Problem.
Exactly reproduce each record listed below.

** begin Information supplied **

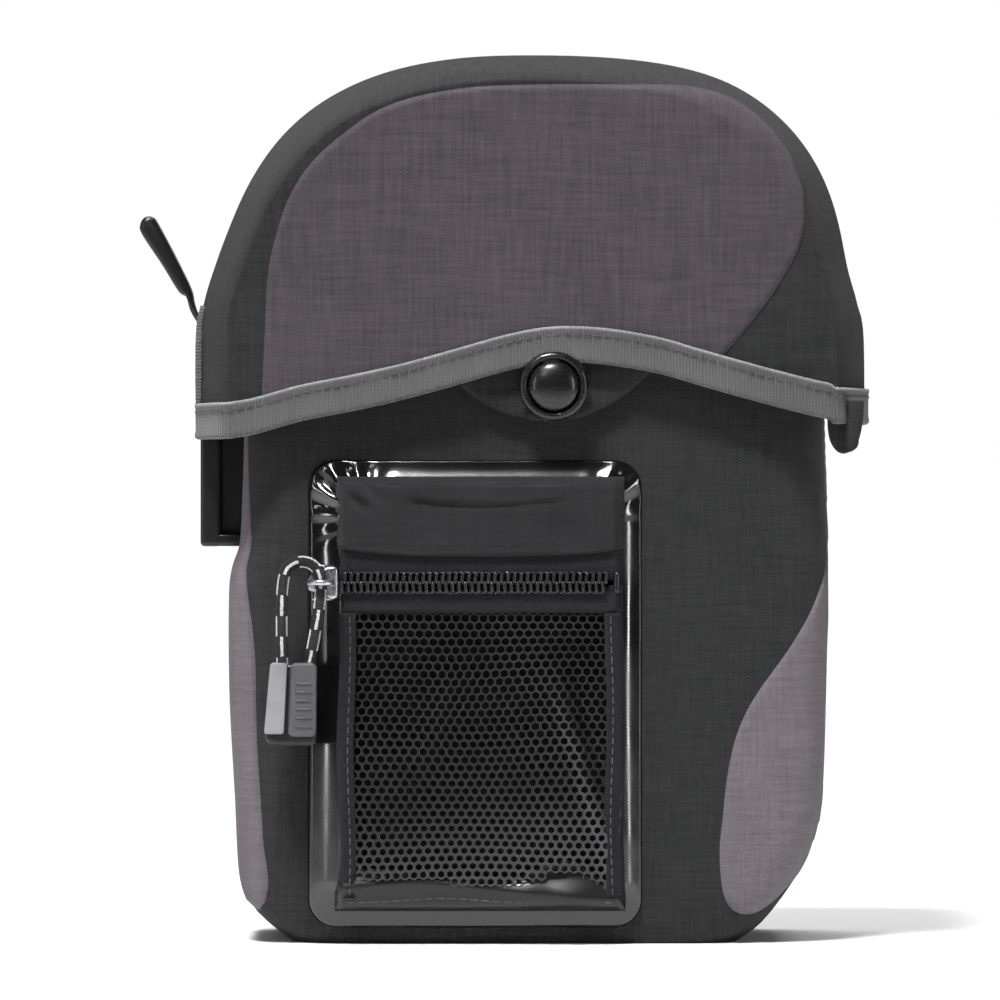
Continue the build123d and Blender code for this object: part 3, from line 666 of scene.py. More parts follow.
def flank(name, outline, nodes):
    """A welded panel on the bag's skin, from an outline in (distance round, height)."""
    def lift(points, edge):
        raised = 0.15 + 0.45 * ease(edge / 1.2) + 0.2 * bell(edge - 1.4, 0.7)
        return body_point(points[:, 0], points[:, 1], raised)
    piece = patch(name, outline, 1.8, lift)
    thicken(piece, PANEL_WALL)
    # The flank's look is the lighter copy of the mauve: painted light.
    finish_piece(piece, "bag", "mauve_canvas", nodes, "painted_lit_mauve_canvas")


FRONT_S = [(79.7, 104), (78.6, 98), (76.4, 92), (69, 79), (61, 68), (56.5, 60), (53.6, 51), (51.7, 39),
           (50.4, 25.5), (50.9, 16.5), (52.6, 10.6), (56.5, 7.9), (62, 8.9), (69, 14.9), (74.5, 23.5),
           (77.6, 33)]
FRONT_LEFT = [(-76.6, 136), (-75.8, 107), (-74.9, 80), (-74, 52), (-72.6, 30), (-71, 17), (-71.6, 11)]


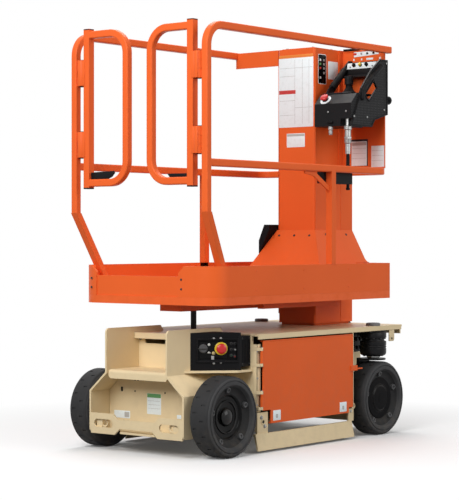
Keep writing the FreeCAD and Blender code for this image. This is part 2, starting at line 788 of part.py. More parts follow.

** end Information supplied **

Solution to this problem.
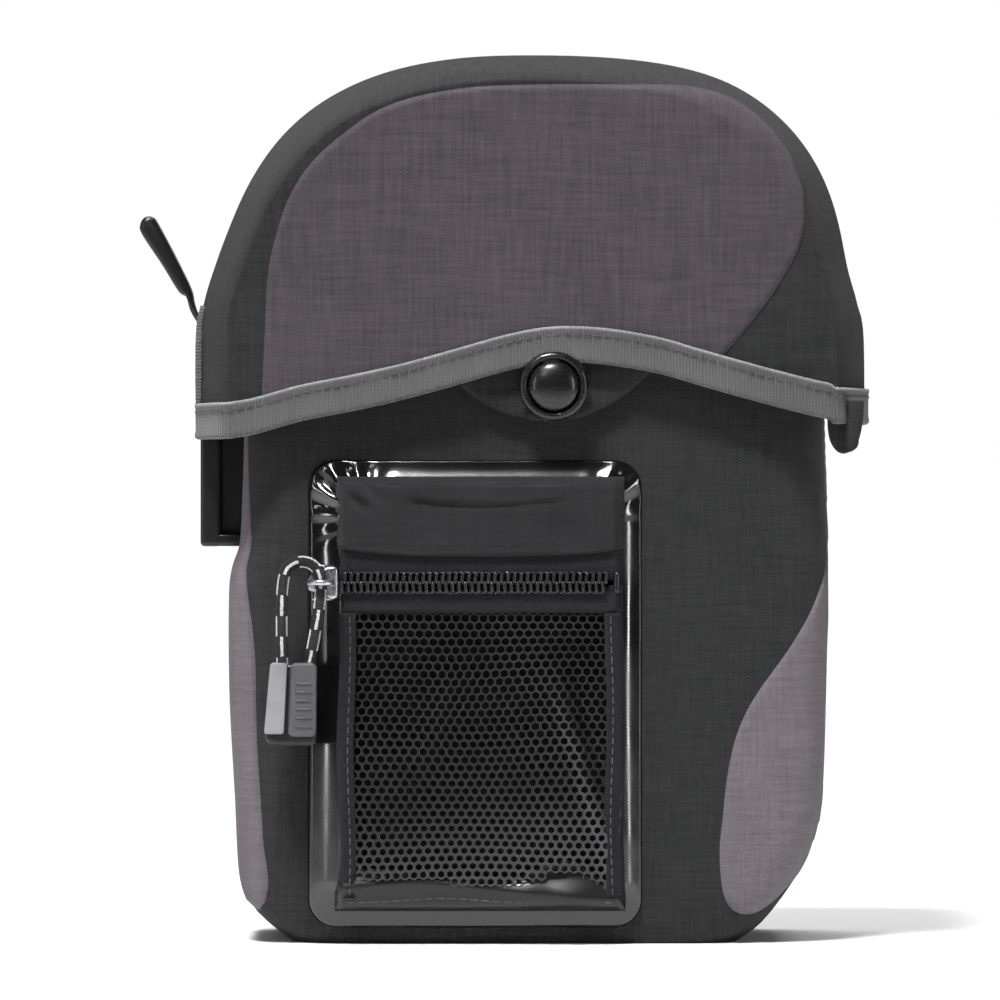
Continue the build123d and Blender code for this object: part 3, from line 666 of scene.py. More parts follow.
def flank(name, outline, nodes):
    """A welded panel on the bag's skin, from an outline in (distance round, height)."""
    def lift(points, edge):
        raised = 0.15 + 0.45 * ease(edge / 1.2) + 0.2 * bell(edge - 1.4, 0.7)
        return body_point(points[:, 0], points[:, 1], raised)
    piece = patch(name, outline, 1.8, lift)
    thicken(piece, PANEL_WALL)
    # The flank's look is the lighter copy of the mauve: painted light.
    finish_piece(piece, "bag", "mauve_canvas", nodes, "painted_lit_mauve_canvas")


FRONT_S = [(79.7, 104), (78.6, 98), (76.4, 92), (69, 79), (61, 68), (56.5, 60), (53.6, 51), (51.7, 39),
           (50.4, 25.5), (50.9, 16.5), (52.6, 10.6), (56.5, 7.9), (62, 8.9), (69, 14.9), (74.5, 23.5),
           (77.6, 33)]
FRONT_LEFT = [(-76.6, 136), (-75.8, 107), (-74.9, 80), (-74, 52), (-72.6, 30), (-71, 17), (-71.6, 11)]


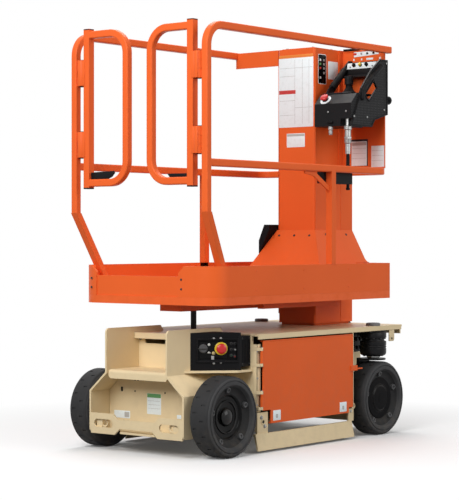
Keep writing the FreeCAD and Blender code for this image. This is part 2, starting at line 788 of part.py. More parts follow.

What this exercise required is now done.